:: DATASET SECTION ::
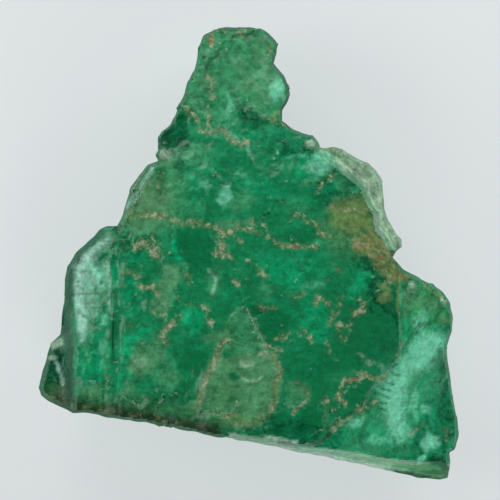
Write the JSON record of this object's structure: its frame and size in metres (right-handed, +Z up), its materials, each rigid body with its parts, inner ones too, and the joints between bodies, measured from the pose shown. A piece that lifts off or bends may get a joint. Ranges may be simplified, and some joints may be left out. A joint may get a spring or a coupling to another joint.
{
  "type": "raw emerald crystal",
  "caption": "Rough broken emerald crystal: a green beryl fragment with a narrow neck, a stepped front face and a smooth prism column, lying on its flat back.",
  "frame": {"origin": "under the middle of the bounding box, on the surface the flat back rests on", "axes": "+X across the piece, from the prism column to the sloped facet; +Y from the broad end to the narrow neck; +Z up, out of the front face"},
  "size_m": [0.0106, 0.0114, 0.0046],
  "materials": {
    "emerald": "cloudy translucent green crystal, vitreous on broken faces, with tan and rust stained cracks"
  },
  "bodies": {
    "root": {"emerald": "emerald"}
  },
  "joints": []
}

:: GIVEN REQUEST ::
Please output the complete data exactly.

:: FINAL RESULT ::
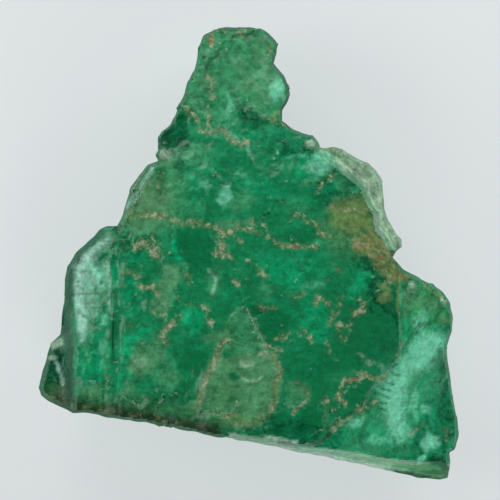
Write the JSON record of this object's structure: its frame and size in metres (right-handed, +Z up), its materials, each rigid body with its parts, inner ones too, and the joints between bodies, measured from the pose shown. A piece that lifts off or bends may get a joint. Ranges may be simplified, and some joints may be left out. A joint may get a spring or a coupling to another joint.
{
  "type": "raw emerald crystal",
  "caption": "Rough broken emerald crystal: a green beryl fragment with a narrow neck, a stepped front face and a smooth prism column, lying on its flat back.",
  "frame": {"origin": "under the middle of the bounding box, on the surface the flat back rests on", "axes": "+X across the piece, from the prism column to the sloped facet; +Y from the broad end to the narrow neck; +Z up, out of the front face"},
  "size_m": [0.0106, 0.0114, 0.0046],
  "materials": {
    "emerald": "cloudy translucent green crystal, vitreous on broken faces, with tan and rust stained cracks"
  },
  "bodies": {
    "root": {"emerald": "emerald"}
  },
  "joints": []
}